Парень посмотрел исподлобья и ничего не ответил: хотел изобразить равнодушие, но получилось нечто настороженное и недоверчивое. Он осунулся, заметно похудел – глаза запали и нездорово блестели. Инда посмотрел на его руки, ухватившие сиденье стула: ободранные и синие…
– Твоя мама очень переживает… – еще доверительней сказал Инда в ответ на его затравленный взгляд.
– Во-первых, Ясна Йеленка – не моя мать. А во-вторых, она вовсе не переживает, она радуется, что ей удалось от меня избавиться, – ответил мальчишка, стараясь говорить взвешенно, без горечи. Не вышло.
– Кто тебя этому научил? – Инда глянул на него сверху вниз сощурившись. – Да, бессмысленно отрицать, что биологически Ясна Йеленка твоей матерью не является. Но она растила тебя с младенчества и любила тебя, как родного сына. И продолжает тебя любить. Она хотела приехать сюда, так же как и твой отец, но свидания тебе пока запрещены. Впрочем, тебе пока запрещены и передачи, но я попросил Страстана сделать исключение. Посмотри, отец прислал тебе книги. И в ближайшее время он собирается на собственные средства создать в колонии библиотеку. А мама послала конфет, чтобы ты мог угостить всех своих друзей. Это трюфели, очень хорошие, она специально отправила Дару в лучшую кондитерскую Славлены. А тут – заливной карп, вот его надо съесть немедленно, он и так в дороге чуть не растаял. Бери ешь. И еще масляное печенье, и сырные палочки, и сухие колбаски. Сура провел на кухне всю ночь…
Парень заколебался, на его лице отразилась внутренняя борьба. Не было сомнений в том, что он хочет есть, – кадык дернулся несколько раз, прежде чем он сказал с вымученной улыбкой:
– И ты отберешь у меня эту передачу, если что-то пойдет не так?
– Не говори глупости. Ешь. – Инда встал и сунул в руки мальчишке заливное в контейнере из вощеного картона. – Вот, тут и ложка…

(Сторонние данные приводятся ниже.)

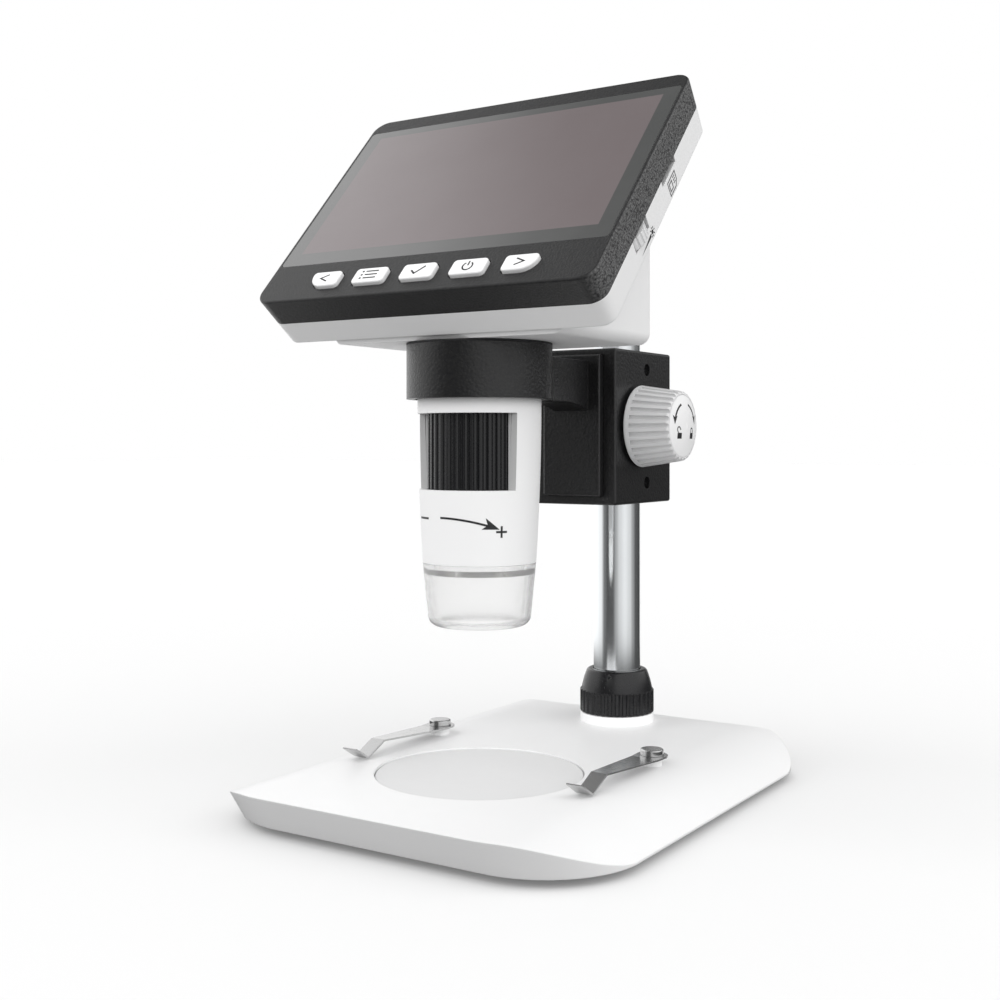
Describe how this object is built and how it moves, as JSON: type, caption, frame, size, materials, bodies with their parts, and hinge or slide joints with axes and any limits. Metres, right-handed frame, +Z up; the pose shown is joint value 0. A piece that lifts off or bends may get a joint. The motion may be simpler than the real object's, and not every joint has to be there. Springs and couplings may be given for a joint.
{
  "type": "digital microscope",
  "caption": "Digital microscope on a pole stand: a leaning display head with a focus barrel and clear cup hangs in a sliding bracket over a flat base with a stage disc and spring clips.",
  "frame": {"origin": "on the table under the middle of the base's rectangle", "axes": "+Z up along the pole, -Y towards the user and the screen's front, +X towards the lock knob and the card slot"},
  "size_m": [0.1188, 0.1548, 0.2025],
  "materials": {
    "white_plastic": "fine satin",
    "stage_plastic": "matte",
    "grey_plastic": "matte",
    "black_plastic": "fine grain",
    "bezel_plastic": "grained",
    "button_plastic": "gloss",
    "sleeve_plastic": "matte",
    "foot_rubber": "matte",
    "screw_steel": "zinc plated",
    "spring_steel": "brushed",
    "socket_steel": "bright",
    "pole_metal": "fine brushed",
    "ballast_iron": "rough",
    "optical_glass": "polished",
    "window_glass": "polished",
    "clear_plastic": "clear moulded plastic",
    "lcd_dark": "satin",
    "led_lens": "gloss",
    "circuit_board": "solder mask",
    "chip_black": "matte",
    "flex_film": "satin film",
    "battery_wrap": "shrink wrap"
  },
  "bodies": {
    "stand": {"base_shell": "white_plastic", "base_bottom": "grey_plastic", "base_screws": "screw_steel", "rubber_feet": "foot_rubber", "ballast_plate": "ballast_iron", "clip_posts": "spring_steel", "pole_socket": "white_plastic", "pole_tube": "pole_metal", "pole_plug": "grey_plastic", "pole_bolt": "screw_steel", "pole_washer": "screw_steel", "pole_cap": "black_plastic"},
    "collet": {"collet_nut": "black_plastic"},
    "stage": {"stage_disc": "stage_plastic"},
    "clip_left": {"clip_left": "spring_steel"},
    "clip_right": {"clip_right": "spring_steel"},
    "liner": {"pole_liner": "grey_plastic"},
    "bracket": {"slider_block": "black_plastic", "drag_screws": "screw_steel", "holder": "black_plastic", "holder_screws": "screw_steel"},
    "lock": {"lock_knob": "white_plastic", "knob_cap": "white_plastic", "clamp_screw": "screw_steel"},
    "cotter": {"draw_cotter": "screw_steel"},
    "sleeve": {"ring_liner": "sleeve_plastic"},
    "head": {"barrel_shell": "white_plastic", "barrel_screws": "screw_steel", "focus_guide": "black_plastic", "sensor_board": "circuit_board", "image_sensor": "chip_black", "sensor_flex": "flex_film", "led_board": "circuit_board", "leds": "led_lens", "clear_cup": "clear_plastic", "bezel": "bezel_plastic", "display_window": "window_glass", "lcd_panel": "lcd_dark", "switches": "chip_black", "button_board": "circuit_board", "rear_shell": "white_plastic", "shell_screws": "screw_steel", "main_board": "circuit_board", "board_screws": "screw_steel", "card_socket": "socket_steel", "charge_port": "socket_steel", "dimmer_pot": "chip_black", "battery": "battery_wrap"},
    "focus": {"focus_wheel": "black_plastic"},
    "carriage": {"lens_carriage": "black_plastic", "lens_front": "optical_glass", "lens_rear": "optical_glass"},
    "brightness": {"brightness_wheel": "black_plastic"},
    "button_previous": {"button_previous": "button_plastic"},
    "button_menu": {"button_menu": "button_plastic"},
    "button_select": {"button_select": "button_plastic"},
    "button_power": {"button_power": "button_plastic"},
    "button_next": {"button_next": "button_plastic"}
  },
  "joints": [
    {"name": "bracket_slide", "type": "slide", "parent": "stand", "child": "liner", "axis": [0, 0, 1], "range_m": [-0.03, 0.015]},
    {"name": "bracket_swivel", "type": "hinge", "parent": "liner", "child": "bracket", "pos_m": [0, 0.0577, 0.10775], "axis": [0, 0, 1], "continuous": true},
    {"name": "lock_turn", "type": "hinge", "parent": "bracket", "child": "lock", "pos_m": [0, 0.0455, 0.108], "axis": [1, 0, 0], "range_deg": [0, 270]},
    {"name": "cotter_slide", "type": "slide", "parent": "bracket", "child": "cotter", "axis": [-1, 0, 0], "range_m": [0, 0.00094]},
    {"name": "head_turn", "type": "hinge", "parent": "bracket", "child": "sleeve", "pos_m": [0, -0.0237, 0.1222], "axis": [0, 0, 1], "range_deg": [-85, 85]},
    {"name": "head_lift", "type": "slide", "parent": "sleeve", "child": "head", "axis": [0, 0, 1], "range_m": [0, 0.08]},
    {"name": "nut_turn", "type": "hinge", "parent": "stand", "child": "collet", "pos_m": [0, 0.0577, 0.02], "axis": [0, 0, 1], "range_deg": [0, 360]},
    {"name": "clip_left_swing", "type": "hinge", "parent": "stand", "child": "clip_left", "pos_m": [-0.0366, 0.0091, 0.0146], "axis": [0, 0, -1], "range_deg": [-45, 20]},
    {"name": "clip_right_swing", "type": "hinge", "parent": "stand", "child": "clip_right", "pos_m": [0.0366, 0.0091, 0.0146], "axis": [0, 0, 1], "range_deg": [-45, 20]},
    {"name": "stage_lift", "type": "slide", "parent": "stand", "child": "stage", "axis": [0, 0, 1], "range_m": [0, 0.008]},
    {"name": "focus_turn", "type": "hinge", "parent": "head", "child": "focus", "pos_m": [0, -0.0237, 0.10045], "axis": [0, 0, 1], "range_deg": [-150, 150]},
    {"name": "carriage_slide", "type": "slide", "parent": "head", "child": "carriage", "axis": [0, 0, 1], "range_m": [-0.007, 0.007]},
    {"name": "brightness_turn", "type": "hinge", "parent": "head", "child": "brightness", "pos_m": [0.04735, -0.02993, 0.15495], "axis": [0, -0.7373, 0.6756], "range_deg": [-140, 140]},
    {"name": "button_previous_press", "type": "slide", "parent": "head", "child": "button_previous", "axis": [0, 0.7373, -0.6756], "range_m": [0, 0.0006], "stiffness_N_per_m": 900, "springref_m": -0.0002},
    {"name": "button_menu_press", "type": "slide", "parent": "head", "child": "button_menu", "axis": [0, 0.7373, -0.6756], "range_m": [0, 0.0006], "stiffness_N_per_m": 900, "springref_m": -0.0002},
    {"name": "button_select_press", "type": "slide", "parent": "head", "child": "button_select", "axis": [0, 0.7373, -0.6756], "range_m": [0, 0.0006], "stiffness_N_per_m": 900, "springref_m": -0.0002},
    {"name": "button_power_press", "type": "slide", "parent": "head", "child": "button_power", "axis": [0, 0.7373, -0.6756], "range_m": [0, 0.0006], "stiffness_N_per_m": 900, "springref_m": -0.0002},
    {"name": "button_next_press", "type": "slide", "parent": "head", "child": "button_next", "axis": [0, 0.7373, -0.6756], "range_m": [0, 0.0006], "stiffness_N_per_m": 900, "springref_m": -0.0002}
  ],
  "couplings": [
    {"joint": "lock_turn", "follows": "cotter_slide", "rad_per_m": 5013},
    {"joint": "focus_turn", "follows": "carriage_slide", "rad_per_m": 373.9}
  ]
}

– Мама послала для заливного ложку? – Йелен нервно рассмеялся.
– Вилки и ножи в передачах запрещены. Так же как стеклянная посуда. Я выйду на несколько минут, чтобы тебя не смущать.
Посмотреть на него в глазок было любопытно: парень жадно глотал заливного карпа и вытирал слезы рукавом, изредка хлюпая носом. Соскучился по дому… Инда не спешил возвращаться, дал Йелену успокоиться и утереть слезы.
– Ешь конфеты, не бойся, тут на всех хватит.
Тот помотал головой:
– Я не хочу конфет.
– Напрасно. – Инда помолчал и посмотрел в окно. – Я знаю, что позавчера ты был серьезно наказан за то, что угрожал профессору Мечену. Я знаю, что перед этим ты из глупого упрямства не стал сбрасывать энергию в Исподний мир. И я даже понимаю тебя: принуждение всегда вызывает протест. Но… твой отец подал апелляцию в Верховный суд, и, кроме того, в Думе рассматривается вопрос о давлении на твоего отца со стороны нас, чудотворов… Ты же не хочешь, чтобы твой отец получил из колонии характеристики на головореза, а не на запутавшегося и готового искупить свою вину подростка, правда?